Provided that the State Government is satisfied that the licensee has not committed any breach of the terms and conditions of the prospecting licence and is otherwise a fit person for being granted the mining lease.
(2) Subject to the provisions of Sub-section (1), where two or more persons have applied for a prospecting licence or a mining lease in respect of the same land, the applicant whose application was received earlier shall have a preferential right for the grant of the licence or lease, as the case may be, over an applicant whose application was received later;
Provided that where any such applications are received on the same day, the State Government, after taking into consideration the matters specified in Sub-section (3), may grant the prospecting licence or mining lease, as the case may be, to such one of the applicants as it may deem fit;
(3) The matters referred to in Sub-section (2) are the following:--
(a) any special knowledge of or experience in, prospecting operations or mining operations, as the case may be, possessed by the applicant;
(b) the financial resources of the applicant;
(c) the nature and quality of the technical staff employed or to be employed by the applicant;
(d) such other matters as may be prescribed.
(4) Notwithstanding anything contained in Sub-section (2) but subject to the provisions of Sub-section (1), the State Government may for any special reasons to be recorded and with the previous approval of the Central Government, grant a prospecting license or a mining lease to an applicant whose application was received later in preference to an applicant whose application was received earlier.'
6. It is clear from the narration of facts set out earlier that the third respondent was granted the lease sometime prior to the application for the grant, made by the first petitioner herein.
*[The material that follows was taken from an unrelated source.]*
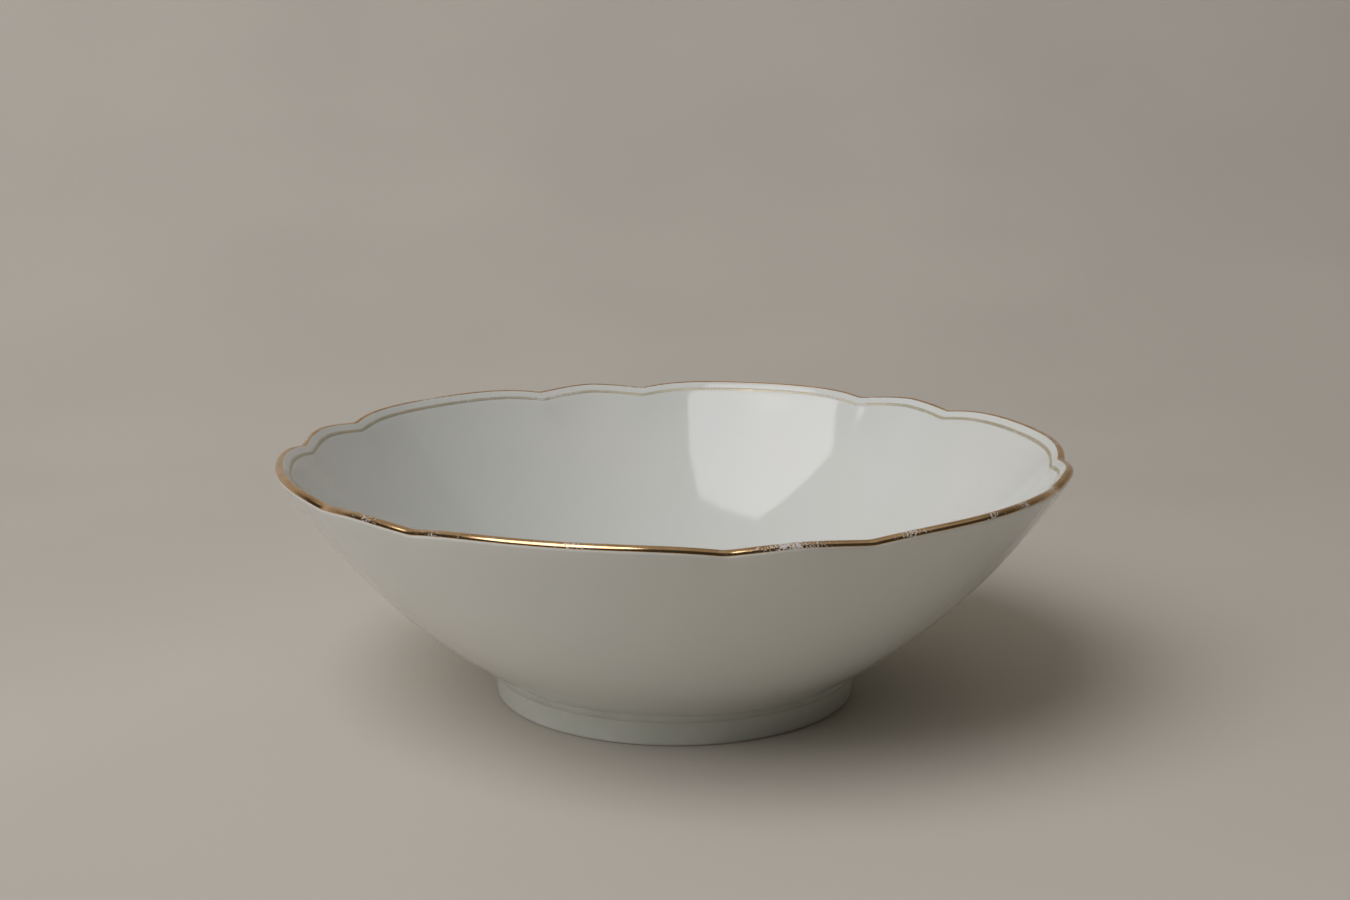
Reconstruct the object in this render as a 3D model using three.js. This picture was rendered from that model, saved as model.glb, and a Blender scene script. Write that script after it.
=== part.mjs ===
import * as THREE from 'three';
import { mergeVertices } from 'three/addons/utils/BufferGeometryUtils.js';

// A porcelain serving bowl: a flared body with a scalloped lip, a foot ring luted on with
// slip, gilding over the lip and a fine gilt line inside it. Millimetres, +Z up. The foot
// stands on z = 0 with the bowl's axis on x = y = 0, and -Y is the front.

// Lip: a half-round edge. These sizes hold at the notches of the scalloped edge.
const lipCentre = new THREE.Vector2(116.55, 72.85);
const lipRadius = 1.45;
const outerSlope = THREE.MathUtils.degToRad(59);
const borderSlope = THREE.MathUtils.degToRad(48);
const borderWidth = 3.5;

// Scalloped edge: long and short lobes in turn, with a notch between each two.
const lobePairs = 6;
const shortLobeCentre = THREE.MathUtils.degToRad(15.5);
const shortLobeHalf = THREE.MathUtils.degToRad(9.5);
const shortLobeShare = 0.84;
const shortLobePower = 1.5;
const longLobePower = 4;
const scallopOut = 2.1;
const scallopRise = 1.9;
const scallopDepth = 20;

// Wall and floor of the body.
const wallFoot = new THREE.Vector2(57.4, 9.8);
const wallBulge = 5.2;
const innerBulge = 4.2;
const floorRadius = 48;
const floorHeight = 11.4;
const floorCurve = 16;
const innerFootSlope = THREE.MathUtils.degToRad(33);
const undersideHeight = 7.8;

// Foot ring and the slip that joins it to the body.
const seatHeight = 9.5;
const seatInner = 49.2;
const seatOuter = 57.1;
const footTop = 7.4;
const footTopInner = 49.9;
const footTopOuter = 56.4;
const footEdge = 1.2;
const footEdgeInner = 51.2;
const footEdgeOuter = 55.9;
const standInner = 52.2;
const standOuter = 54.9;
const slipInner = 49.6;
const slipOuter = 56.9;
const slipWaist = 56.4;

// Gilding, stood in for by a film thick enough to be a solid, let in flush with the glaze.
// The edges of the gilding over the lip are directions from the middle of the half-round,
// counted from level on the outside.
const filmThickness = 0.35;
const jointGap = 0.25;
const gildOuterEdge = THREE.MathUtils.degToRad(4);
const gildInnerEdge = THREE.MathUtils.degToRad(125);
const giltLineStart = 1.9;
const giltLineWidth = 1.2;

// Facets.
const shortLobeFacets = 4;
const longLobeFacets = 8;
const wallSteps = 9;
const lipSteps = 6;
const floorSteps = 3;
const belowSteps = 2;

const lobePitch = (2 * Math.PI) / lobePairs;
const facetsPerPair = shortLobeFacets + longLobeFacets;
const facets = facetsPerPair * lobePairs;
const filmBed = filmThickness + jointGap;

// Angle of one facet's edge about the axis, from the front towards +X. The facets are
// spread so that every notch falls on an edge.
function facetAngle(index) {
  const pair = Math.floor(index / facetsPerPair);
  const step = index % facetsPerPair;
  const firstNotch = shortLobeCentre - shortLobeHalf + pair * lobePitch;
  if (step <= shortLobeFacets) {
    return firstNotch + (step / shortLobeFacets) * 2 * shortLobeHalf;
  }
  const share = (step - shortLobeFacets) / longLobeFacets;
  return firstNotch + 2 * shortLobeHalf + share * (lobePitch - 2 * shortLobeHalf);
}

// How far the edge stands out at an angle: 0 at a notch, 1 in the middle of a long lobe.
function lobeShape(angle) {
  const turn = angle - shortLobeCentre + lobePitch / 2;
  const fromShort = Math.abs(THREE.MathUtils.euclideanModulo(turn, lobePitch) - lobePitch / 2);
  if (fromShort < shortLobeHalf) {
    return shortLobeShare * (1 - (fromShort / shortLobeHalf) ** shortLobePower);
  }
  const fromLong = lobePitch / 2 - fromShort;
  return 1 - (fromLong / (lobePitch / 2 - shortLobeHalf)) ** longLobePower;
}

// A point of the profile is carried out and up with the lobes near the lip, and left alone
// further down the wall.
function scalloped(point, angle) {
  const top = lipCentre.y;
  const share = THREE.MathUtils.smoothstep(point.y, top - scallopDepth, top) * lobeShape(angle);
  return new THREE.Vector2(point.x + scallopOut * share, point.y + scallopRise * share);
}

// Turns a profile of (radius, height) points into a closed solid about +Z.
function turned(profile) {
  const geometry = new THREE.LatheGeometry(profile, facets);
  const position = geometry.getAttribute('position');
  for (let facet = 0; facet <= facets; facet += 1) {
    const angle = facetAngle(facet % facets);
    profile.forEach((point, row) => {
      const moved = scalloped(point, angle);
      const vertex = facet * profile.length + row;
      position.setXYZ(vertex, moved.x * Math.sin(angle), -moved.x * Math.cos(angle), moved.y);
    });
  }
  geometry.deleteAttribute('normal');
  geometry.deleteAttribute('uv');
  const merged = mergeVertices(geometry, 1e-4);
  merged.computeVertexNormals();
  return merged;
}

function closedRing(profile) {
  return turned([...profile, profile[0].clone()]);
}

function named(name, geometry, material) {
  const mesh = new THREE.Mesh(geometry, material);
  mesh.name = name;
  return mesh;
}

// Points along the arc from one point to another that stands `bulge` off their chord, on
// the right-hand side of the way from the first to the second.
function arcBetween(from, to, bulge, steps) {
  const chord = to.clone().sub(from);
  const radius = (chord.lengthSq() / 4 + bulge * bulge) / (2 * bulge);
  const left = new THREE.Vector2(-chord.y, chord.x).normalize();
  const middle = from.clone().add(to).multiplyScalar(0.5);
  const centre = middle.addScaledVector(left, radius - bulge);
  const start = from.clone().sub(centre).angle();
  const end = to.clone().sub(centre).angle();
  return new THREE.ArcCurve(centre.x, centre.y, radius, start, end, false).getPoints(steps);
}

// A point of the border that slopes down from the lip to the inner wall, `reach` below the
// half-round and `inset` under the surface.
function borderPoint(reach, inset) {
  const out = lipRadius - inset;
  return new THREE.Vector2(
    lipCentre.x - out * Math.sin(borderSlope) - reach * Math.cos(borderSlope),
    lipCentre.y + out * Math.cos(borderSlope) - reach * Math.sin(borderSlope),
  );
}

// Over the half-round from one direction to another, `inset` under the finished surface.
function overLip(start, end, inset, steps) {
  const round = new THREE.ArcCurve(lipCentre.x, lipCentre.y, lipRadius - inset, start, end, false);
  return round.getPoints(steps);
}

// Floor inside the bowl, from the end of its flat up to the foot of the inner wall.
function floorProfile() {
  const quarter = -Math.PI / 2;
  const centreHeight = floorHeight + floorCurve;
  const curve = new THREE.ArcCurve(floorRadius, centreHeight, floorCurve, quarter, quarter + innerFootSlope, false);
  return curve.getPoints(floorSteps);
}

function bodyProfile() {
  const rebateStart = gildOuterEdge - jointGap / lipRadius;
  const belowGilding = overLip(outerSlope - Math.PI / 2, rebateStart, 0, belowSteps);
  const grooveStart = giltLineStart - jointGap;
  const grooveEnd = giltLineStart + giltLineWidth + jointGap;
  const floor = floorProfile();
  const innerWall = arcBetween(floor[floor.length - 1], borderPoint(borderWidth, 0), innerBulge, wallSteps);
  return [
    new THREE.Vector2(0, undersideHeight),
    new THREE.Vector2(seatInner, undersideHeight),
    new THREE.Vector2(seatInner, seatHeight),
    new THREE.Vector2(seatOuter, seatHeight),
    ...arcBetween(wallFoot, belowGilding[0], wallBulge, wallSteps),
    ...belowGilding.slice(1),
    ...overLip(rebateStart, borderSlope + Math.PI / 2, filmBed, lipSteps),
    borderPoint(0, 0),
    borderPoint(grooveStart, 0),
    borderPoint(grooveStart, filmBed),
    borderPoint(grooveEnd, filmBed),
    borderPoint(grooveEnd, 0),
    ...innerWall.reverse(),
    ...floor.slice(0, -1).reverse(),
    new THREE.Vector2(0, floorHeight),
  ];
}

function slipJointProfile() {
  const top = seatHeight - jointGap;
  const bottom = footTop + jointGap;
  return [
    new THREE.Vector2(slipInner, bottom),
    new THREE.Vector2(slipWaist, bottom),
    new THREE.Vector2(slipWaist, (top + bottom) / 2),
    new THREE.Vector2(slipOuter, top),
    new THREE.Vector2(slipInner, top),
  ];
}

function footRingProfile() {
  const easedHeight = footEdge * 0.3;
  const outerEase = footEdgeOuter - (footEdgeOuter - standOuter) * 0.3;
  const innerEase = footEdgeInner + (standInner - footEdgeInner) * 0.3;
  return [
    new THREE.Vector2(standInner, 0),
    new THREE.Vector2(standOuter, 0),
    new THREE.Vector2(outerEase, easedHeight),
    new THREE.Vector2(footEdgeOuter, footEdge),
    new THREE.Vector2(footTopOuter, footTop),
    new THREE.Vector2(footTopInner, footTop),
    new THREE.Vector2(footEdgeInner, footEdge),
    new THREE.Vector2(innerEase, easedHeight),
  ];
}

function rimGildingProfile() {
  const face = overLip(gildOuterEdge, gildInnerEdge, 0, lipSteps);
  const back = overLip(gildOuterEdge, gildInnerEdge, filmThickness, lipSteps);
  return [...face, ...back.reverse()];
}

function giltLineProfile() {
  const end = giltLineStart + giltLineWidth;
  return [
    borderPoint(giltLineStart, 0),
    borderPoint(end, 0),
    borderPoint(end, filmThickness),
    borderPoint(giltLineStart, filmThickness),
  ];
}

const glazedPorcelain = new THREE.MeshStandardMaterial({ color: 0xdcdcd4, roughness: 0.12, metalness: 0 });
const glazedFoot = new THREE.MeshStandardMaterial({ color: 0xd2d6cc, roughness: 0.16, metalness: 0 });
const firedSlip = new THREE.MeshStandardMaterial({ color: 0xd8d4c6, roughness: 0.3, metalness: 0 });
const burnishedGold = new THREE.MeshStandardMaterial({ color: 0xb98f52, roughness: 0.25, metalness: 1 });
const paintedGold = new THREE.MeshStandardMaterial({ color: 0xa98552, roughness: 0.4, metalness: 1 });

const bowl = new THREE.Group();
bowl.add(named('porcelain_body', turned(bodyProfile()), glazedPorcelain));
bowl.add(named('slip_joint', closedRing(slipJointProfile()), firedSlip));
bowl.add(named('foot_ring', closedRing(footRingProfile()), glazedFoot));
bowl.add(named('rim_gilding', closedRing(rimGildingProfile()), burnishedGold));
bowl.add(named('inner_gilt_line', closedRing(giltLineProfile()), paintedGold));

export default bowl;
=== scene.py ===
import math

import bmesh
import bpy
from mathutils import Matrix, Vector


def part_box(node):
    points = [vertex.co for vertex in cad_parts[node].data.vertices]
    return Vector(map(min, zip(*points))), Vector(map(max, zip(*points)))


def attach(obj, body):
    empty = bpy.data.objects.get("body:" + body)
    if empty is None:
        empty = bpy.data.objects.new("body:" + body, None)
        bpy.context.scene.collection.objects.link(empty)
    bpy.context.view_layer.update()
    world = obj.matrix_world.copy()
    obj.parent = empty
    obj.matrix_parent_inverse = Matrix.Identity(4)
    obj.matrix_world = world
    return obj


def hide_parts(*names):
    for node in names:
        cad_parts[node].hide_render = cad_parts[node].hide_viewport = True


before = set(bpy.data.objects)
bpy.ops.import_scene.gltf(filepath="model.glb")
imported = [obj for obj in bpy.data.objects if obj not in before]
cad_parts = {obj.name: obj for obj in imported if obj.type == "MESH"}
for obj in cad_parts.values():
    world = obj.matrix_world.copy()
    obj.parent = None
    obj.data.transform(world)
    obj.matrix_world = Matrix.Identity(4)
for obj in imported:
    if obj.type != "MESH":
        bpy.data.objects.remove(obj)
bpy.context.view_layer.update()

mm = 0.001
mergeDistance = 1e-6
driftLevels = (0.3, 0.7)    # noise between these levels makes the whole change of a drifting tone


def newNode(tree, kind, inputs=None, **settings):
    node = tree.nodes.new(kind)
    count = len(tree.nodes)
    node.location = (count % 12 * 190, -(count // 12) * 260)
    for name, value in settings.items():
        setattr(node, name, value)
    for name, value in (inputs or {}).items():
        feed(tree, node.inputs[name], value)
    return node


def feed(tree, socket, value):  # links a socket, or sets a plain value
    if isinstance(value, bpy.types.NodeSocket):
        tree.links.new(value, socket)
    else:
        socket.default_value = value


def calc(tree, operation, *values, clamp=False):
    node = newNode(tree, "ShaderNodeMath", operation=operation, use_clamp=clamp)
    for socket, value in zip(node.inputs, values):
        feed(tree, socket, value)
    return node.outputs[0]


def ramp(tree, value, low, high, toLow=0.0, toHigh=1.0):  # eased change between two values
    node = newNode(tree, "ShaderNodeMapRange", interpolation_type="SMOOTHSTEP")
    for socket, given in zip(node.inputs, (value, low, high, toLow, toHigh)):
        feed(tree, socket, given)
    return node.outputs[0]


def blendColour(tree, factor, first, second, way="MIX"):
    node = newNode(tree, "ShaderNodeMix", data_type="RGBA", blend_type=way)
    for place, value in ((0, factor), (6, first), (7, second)):  # 6 and 7 are its colour inputs
        feed(tree, node.inputs[place], value)
    return node.outputs[2]


def noise(tree, where, size, detail=2.0, distortion=0.0, seed=0.0):  # size of a feature in metres
    scale = calc(tree, "DIVIDE", 1.0, size) if isinstance(size, bpy.types.NodeSocket) else 1.0 / size
    node = newNode(tree, "ShaderNodeTexNoise", {"Vector": where, "W": seed, "Scale": scale,
                                                "Detail": detail, "Distortion": distortion},
                   noise_dimensions="4D")
    return node.outputs[0]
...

The third respondent, therefore, had acquired a vested right in respect of the said grant. It is further to be seen that the petitioners herein had not at all applied for the grant of a lease during the pendency of the application for grant made by the third respondent or at any time before the sanction of the lease in favour of the third respondent. The petitioners, therefore, cannot at all be considered as rival applicants for the grant so as to invoke the provisions of Section 11(4) of the Act in their aid. The whole of Section 11 of the Act deals with preference as between two or more rival applicants for the grant of a lease, whose applications are pending disposal before the Government at the same time. It enjoins that a prior applicant should ordinarily be considered for the grant of the lease in preference to a later applicant.
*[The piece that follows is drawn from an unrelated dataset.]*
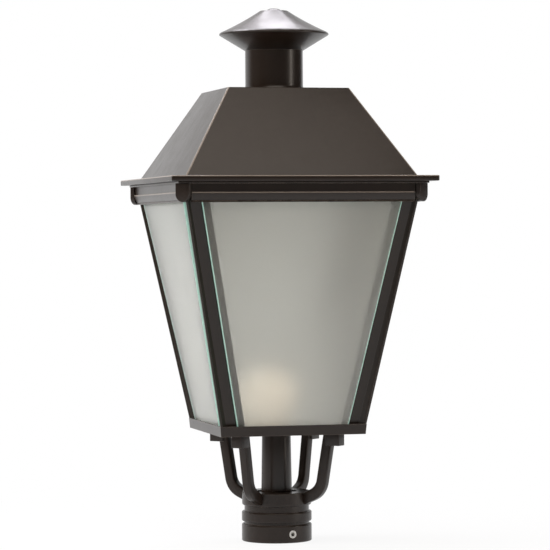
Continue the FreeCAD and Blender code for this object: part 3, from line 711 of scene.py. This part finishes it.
class Shell:
    """Points and faces of one piece, in millimetres, with a finish number for each face."""

    def __init__(self) -> None:
        """Start with no points."""
        self.points: list[Place] = []
        self.faces: list[list[int]] = []
        self.kinds: list[int] = []

    def ring(self, points: Sequence[Place]) -> list[int]:
        """Add a ring of points.

        Args:
            points: The places, in order.

        Returns:
            Their numbers.
        """
        first = len(self.points)
        self.points.extend(tuple(point) for point in points)
        return list(range(first, len(self.points)))

    def band(self, low: Sequence[int], high: Sequence[int], kinds: Sequence[int] = (0,)) -> None:
        """Join two closed rings of equal count.

        Args:
            low: The first ring.
            high: The second ring.
            kinds: Finish numbers, repeated round the ring.
        """
        count = len(low)
        for k in range(count):
            after = (k + 1) % count
            self.faces.append([low[k], low[after], high[after], high[k]])
            self.kinds.append(kinds[k % len(kinds)])

    def cap(self, ring: Sequence[int], kind: int = 0) -> None:
        """Close a ring with one face."""
        self.faces.append(list(ring))
        self.kinds.append(kind)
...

Section 11(4) of the Act provides for an exception whereby jurisdiction is conferred on the authority to overlook the claim of a prior applicant for exceptional or for special reasons to be recorded in writing, with the previous approval of the Central Government. Section 11 of the Act does not apply to a case like the present one where mineral concession is already granted on an application even before the next application is presented to the Government. It is also to be seen from the provisions of Section 11 of the Act that Sub-section (1) thereof is couched in a mandatory language, whereas Sub-section (4) seems to vest a discretion in the authority concerned. It is therefore, clear that no right as such can be spelled out in favour of the petitioners for consideration of their case, assuming that they were in the position of rival applicants, from the provisions of Section 11(4) of the Act. Even if such a right were to be there, Government has no jurisdiction to revoke orders made on applications for mining lease before another application is filed. In this view of the matter, we are unable to accept the contention of Shri Sundara Murthy.
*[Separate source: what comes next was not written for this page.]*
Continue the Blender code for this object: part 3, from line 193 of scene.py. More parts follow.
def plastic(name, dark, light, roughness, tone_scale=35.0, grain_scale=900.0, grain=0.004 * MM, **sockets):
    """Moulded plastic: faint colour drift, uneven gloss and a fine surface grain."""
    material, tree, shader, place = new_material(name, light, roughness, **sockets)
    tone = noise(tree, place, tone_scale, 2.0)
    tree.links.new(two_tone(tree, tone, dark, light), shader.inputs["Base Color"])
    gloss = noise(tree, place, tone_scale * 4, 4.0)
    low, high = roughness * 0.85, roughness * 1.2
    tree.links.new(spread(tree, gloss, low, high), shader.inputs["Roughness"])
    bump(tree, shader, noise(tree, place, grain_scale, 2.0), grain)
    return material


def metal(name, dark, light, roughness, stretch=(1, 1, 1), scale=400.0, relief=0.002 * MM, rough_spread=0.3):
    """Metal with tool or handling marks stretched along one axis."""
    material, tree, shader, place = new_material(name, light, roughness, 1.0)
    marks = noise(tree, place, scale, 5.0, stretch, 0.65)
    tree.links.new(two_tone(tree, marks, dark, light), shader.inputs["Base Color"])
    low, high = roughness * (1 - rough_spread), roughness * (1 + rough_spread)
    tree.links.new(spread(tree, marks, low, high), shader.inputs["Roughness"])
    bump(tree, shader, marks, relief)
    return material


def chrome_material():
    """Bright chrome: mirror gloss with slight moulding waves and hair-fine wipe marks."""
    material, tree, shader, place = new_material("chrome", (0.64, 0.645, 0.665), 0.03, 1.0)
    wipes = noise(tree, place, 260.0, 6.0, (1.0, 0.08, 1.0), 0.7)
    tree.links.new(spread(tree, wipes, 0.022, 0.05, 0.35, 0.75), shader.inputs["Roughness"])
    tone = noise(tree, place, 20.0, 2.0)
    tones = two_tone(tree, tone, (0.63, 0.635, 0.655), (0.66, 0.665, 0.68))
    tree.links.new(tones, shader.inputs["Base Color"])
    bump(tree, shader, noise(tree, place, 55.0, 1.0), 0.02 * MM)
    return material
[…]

7. In regard to the contention relating to the character of the impugned order as not being a 'speaking order', we are of the view that the order in question has given adequate reasons for the rejection of the revision application. The reason in fact is that the third respondent had already acquired a legal right by virtue of the fact that the grant in his favour had been sanctioned earlier to the application made by the petitioners for a similar grant. This, in our opinion, is a sufficient ground to reject the revision application preferred by the petitioners. But it is the contention of Sri Sundara Murthy that it was the duty of the revising authority to consider all the grounds urged by the petitioners. In support of this contention he relied on a decision of the Supreme Court in Bhagat Raja v. Union of India. : 3SCR302 . The passage relied on by the learned counsel occurs in paragraph 9 of that report which runs thus:--
'Ordinarily, in a case like this, if the State Government gives sufficient reasons for accepting the application of one party and rejecting that of the others, as it must, and the Central Government adopts the reasoning of the State Government, this court may proceed to examine whether the reasons given are sufficient for the purpose of upholding the decision. But, when the reasons given in the order of the State Government are scrappy or nebulous and the Central Government makes no attempt to clarify the same, this court, in appeal may have to examine the case de novo without anybody being the wiser for the review by the Central Government.'
In the case on hand we are not confronted with any such situation. It is seen from the impugned order extracted above that the Central Government itself has given a reason, which, in our opinion, goes to the root of the controversy raised by the petitioner before it. Once the Central Government came to the conclusion that the third respondent had acquired a legal right, that itself was sufficient ground to reject the revision application of the petitioners. We are also of the opinion that on the facts of the instant case, the Central Government 'was justified in coming to the conclusion that the third respondent had acquired a legal right in regard to the lease in his favour. It is also pointed out by Sri B. G. Sridharan, the learned counsel for the third respondent, that in the revision application preferred before the Central Government, the third respondent had not at all been made a party to the said proceedings. For all these reasons, we feel that there was considerable justification for the Central Government to have rejected the revision petition preferred before it.
8. For the above reasons, the petition fails and is dismissed. In the circumstances of the case, we feel it lust and proper to award costs to the third respondent. We fix the Advocate's fee at Rs. 100/-.